- Born: August 1945 (age 80) Tharrawaddy, Bago Division, Myanmar
- Occupations: reporter, novelist
- Known for: dissident reporting
- Awards: Freedom to Write Award (1995) Reporters Without Borders-Fondation de France Prize (1999) Golden Pen of Freedom (2001)

= San San Nweh =

Burmese writer and journalist

San San Nweh (စမ်းစမ်းနွဲ့ (or) စမ်းစမ်းနွဲ့ (သာယာဝတီ), /my/; or San San Nwe) is a Burmese writer and journalist. She was jailed for nearly seven years (1994–2001) by the Burmese military junta for her "anti-government intentions". San San Nweh was awarded the 2001 Golden Pen of Freedom, along with Win Tin, in recognition of "their outstanding services to the cause of press freedom" in Myanmar.

== Biography ==
San San Nweh was born on in August 1945 in Tharrawaddy, Burma (now Myanmar). One of the first Burmese women to complete journalism training, San San Nweh was editor of two journals--Gita Padetha and Einmet-Hpu. Since 1974 she has published a dozen novels, over 500 short stories and about 100 poems. Her books include Alone in the Wind and the Rain, Only a Folding Umbrella, and Prison of Darkness.
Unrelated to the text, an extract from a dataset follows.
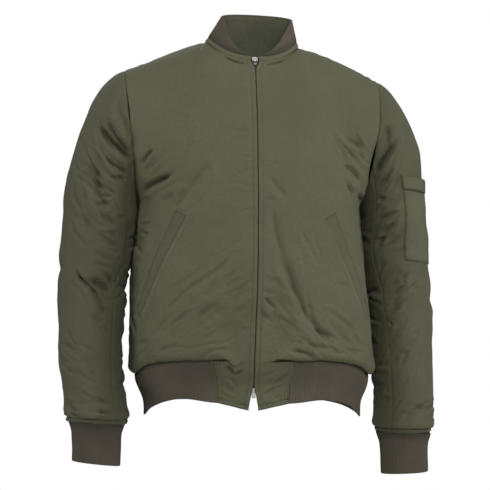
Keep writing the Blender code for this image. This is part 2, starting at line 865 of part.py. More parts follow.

On 6 October 1994, San San Nweh was arrested, together with her daughter, and found guilty of "publishing information harmful to the state" with a view to "fomenting disorder". She was sentenced to seven years in jail, the maximum provided by the emergency law, and then to a further three years for "giving biased viewpoints" to French journalists in April 1993. She was also accused of "providing information about the human rights situation to the United Nations' Special Rapporteur for Burma". San San Nweh suffered various health problems during her time in prison. Amnesty International named her a prisoner of conscience and campaigned for her release.

After serving seven years of her ten-year prison sentence, San San Nweh was released in July 2001 from Insein Prison, Yangon but has not been allowed to leave Myanmar.

San San Nweh has won numerous awards for her work, including a PEN/Barbara Goldsmith Freedom to Write Award in 1995 and a Reporters Without Borders-Fondation de France Prize in 1999. In 2001, she and Win Tin were jointly awarded the World Association of Newspapers' Golden Pen of Freedom Award.